Brief =>
Compile every line that includes the word "joints".

Given records =>
************
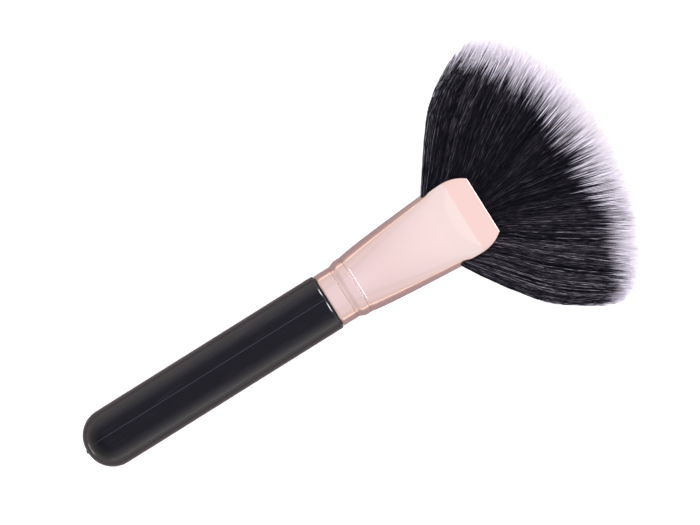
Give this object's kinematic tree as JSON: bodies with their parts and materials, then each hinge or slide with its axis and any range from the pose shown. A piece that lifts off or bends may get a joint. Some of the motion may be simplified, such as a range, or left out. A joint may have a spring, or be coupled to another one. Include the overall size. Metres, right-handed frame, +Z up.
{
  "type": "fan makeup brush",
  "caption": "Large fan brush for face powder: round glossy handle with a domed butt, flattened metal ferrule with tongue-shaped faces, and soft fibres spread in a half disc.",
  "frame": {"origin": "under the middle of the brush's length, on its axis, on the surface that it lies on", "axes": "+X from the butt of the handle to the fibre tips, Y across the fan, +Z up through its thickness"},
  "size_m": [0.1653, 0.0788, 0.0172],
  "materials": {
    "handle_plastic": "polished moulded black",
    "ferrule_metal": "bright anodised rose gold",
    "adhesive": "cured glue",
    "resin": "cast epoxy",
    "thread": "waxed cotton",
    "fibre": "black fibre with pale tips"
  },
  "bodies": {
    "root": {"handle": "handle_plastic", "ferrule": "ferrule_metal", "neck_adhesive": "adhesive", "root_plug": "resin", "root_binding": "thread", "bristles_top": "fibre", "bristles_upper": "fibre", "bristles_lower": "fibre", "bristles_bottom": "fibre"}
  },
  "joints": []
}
************
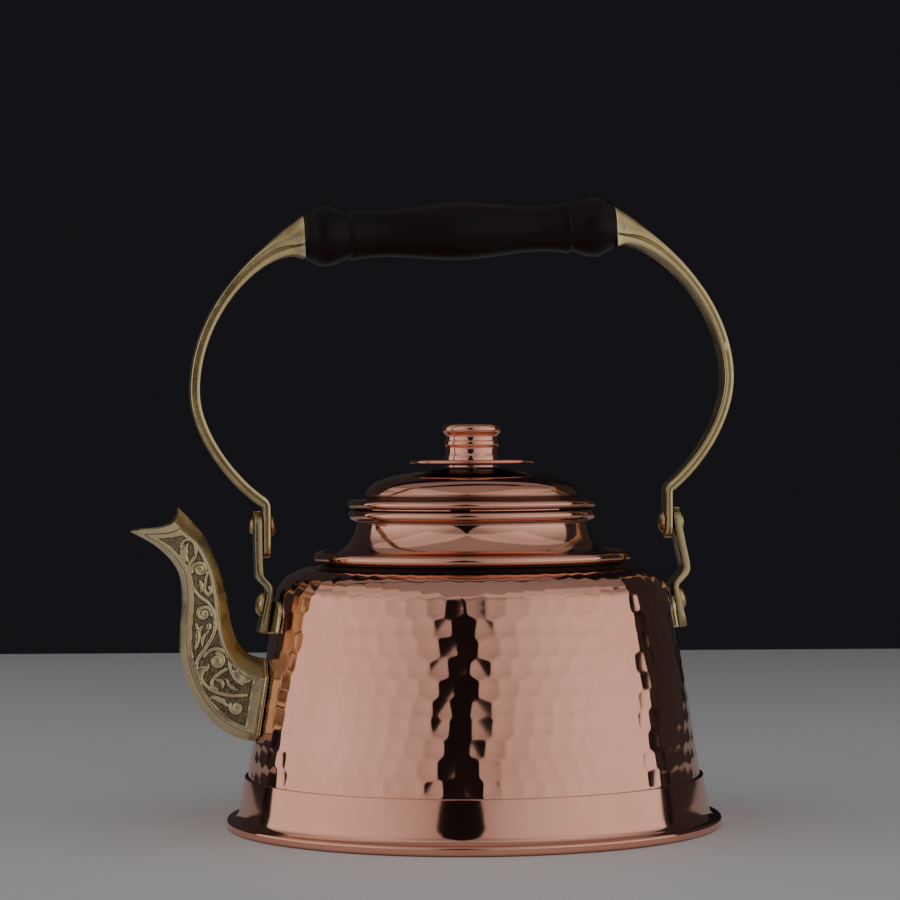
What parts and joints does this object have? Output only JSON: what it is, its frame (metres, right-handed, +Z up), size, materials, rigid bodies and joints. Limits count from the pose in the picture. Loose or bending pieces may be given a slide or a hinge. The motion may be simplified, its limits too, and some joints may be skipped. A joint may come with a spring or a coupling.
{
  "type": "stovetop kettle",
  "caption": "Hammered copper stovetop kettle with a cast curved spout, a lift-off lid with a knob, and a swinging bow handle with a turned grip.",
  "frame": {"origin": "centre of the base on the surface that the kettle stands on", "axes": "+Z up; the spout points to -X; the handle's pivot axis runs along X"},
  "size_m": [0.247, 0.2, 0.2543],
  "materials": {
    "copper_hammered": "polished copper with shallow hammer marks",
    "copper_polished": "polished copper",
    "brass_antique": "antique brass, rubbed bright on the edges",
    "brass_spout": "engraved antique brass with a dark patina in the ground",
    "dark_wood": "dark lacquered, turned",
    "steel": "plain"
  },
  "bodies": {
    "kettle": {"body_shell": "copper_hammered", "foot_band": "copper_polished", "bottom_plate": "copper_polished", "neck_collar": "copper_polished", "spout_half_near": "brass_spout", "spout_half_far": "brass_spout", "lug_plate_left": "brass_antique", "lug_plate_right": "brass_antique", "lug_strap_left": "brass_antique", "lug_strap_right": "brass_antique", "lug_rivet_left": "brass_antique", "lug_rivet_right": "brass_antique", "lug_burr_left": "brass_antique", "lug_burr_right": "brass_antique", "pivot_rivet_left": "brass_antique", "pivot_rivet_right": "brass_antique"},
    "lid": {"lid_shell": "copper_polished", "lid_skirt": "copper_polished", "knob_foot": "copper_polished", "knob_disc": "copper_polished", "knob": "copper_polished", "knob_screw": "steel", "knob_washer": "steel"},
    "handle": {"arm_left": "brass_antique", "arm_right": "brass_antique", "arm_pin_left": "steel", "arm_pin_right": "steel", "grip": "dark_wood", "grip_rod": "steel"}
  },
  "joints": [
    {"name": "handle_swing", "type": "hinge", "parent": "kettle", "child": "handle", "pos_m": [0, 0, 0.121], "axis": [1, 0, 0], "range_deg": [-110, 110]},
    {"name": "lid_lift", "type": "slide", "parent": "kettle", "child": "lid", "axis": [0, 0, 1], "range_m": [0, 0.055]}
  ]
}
************
Solution below =>
  "joints": []
What parts and joints does this object have? Output only JSON: what it is, its frame (metres, right-handed, +Z up), size, materials, rigid bodies and joints. Limits count from the pose in the picture. Loose or bending pieces may be given a slide or a hinge. The motion may be simplified, its limits too, and some joints may be skipped. A joint may come with a spring or a coupling.
  "joints": [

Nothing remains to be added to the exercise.